Years later, Rivera came to Madden again, this time as the head coach of the Carolina Panthers. He wanted to listen and learn from him as he started a new phase of his career. Naturally, Madden agreed, but before they met, he wanted Rivera to look back at all the games he had lost by six points or fewer (Rivera was 3-13 in those contests).
Rivera wrote "about 15 pages" on what he could have done differently, but when he tried to give it to Madden, he wouldn't take it. "That's not for me. What'd you learn?"
Rivera said he was doing the right thing and going by the book. Madden's response was, "What book?"
"He said, 'Ron, you've played enough football. You've coached enough football. Go by your gut. Go by your instinct. Go by what you know.'"
So, that's what Rivera did during the 2013 season. He started keeping his offense on the field for fourth-down conversions. It worked, so he kept doing it, and soon he started being known as "Riverboat Ron" for his aggressive style.
After starting the year 1-3, the Panthers won four straight games. It was around that time that Rivera got a phone call from Madden.
"Ron," Madden said. "I told you to go by your instinct. I didn't want you to get carried away." That was confusing to Rivera. He thought he was going by what Madden advised him to do. "You gotta do it the right time, not all the time."

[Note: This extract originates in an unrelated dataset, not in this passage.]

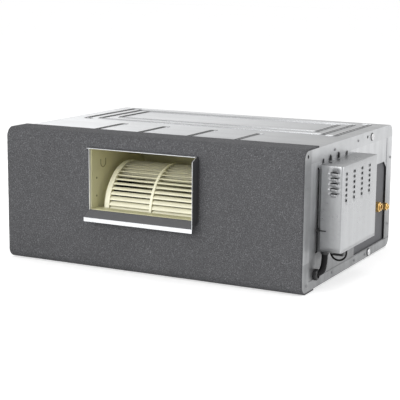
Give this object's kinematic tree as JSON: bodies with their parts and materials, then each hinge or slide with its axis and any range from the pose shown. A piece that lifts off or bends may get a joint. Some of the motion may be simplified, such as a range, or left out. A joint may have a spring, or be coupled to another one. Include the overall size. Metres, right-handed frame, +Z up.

Rivera kept that in mind, and his next test came in Week 10 against the San Francisco 49ers, who had won five straight and were coming out of a bye week. It was a tough, low-scoring affair that didn't see the Panthers take the lead until the fourth quarter, but eventually they came away with a 10-9 win.
Rivera got another call from Madden, and this one was a little different.
"Ron, that's what I'm talking about," Madden said. "Physical, downhill football. Smash mouth football at the point of attack."
That kind of praise had an effect on Rivera.
"It really made me feel like I had accomplished something," Rivera said. "I learned something, and I was getting it from him."
Madden, who had just as successful of a career in the booth as he did in his coaching career, passed away eight years later at the age of 85. The league mourned one of its most iconic figures who left an impact on countless players, fans and coaches.
The lessons he gave to Rivera, though, are a piece of his legacy that will be remembered for years to come.
"Coach John Madden was an NFL icon, who played, coached and gave his name to a video game," Rivera said via Twitter. "But to me, he offered his time, wisdom and coaching insight. I was truly blessed to have him as a mentor!"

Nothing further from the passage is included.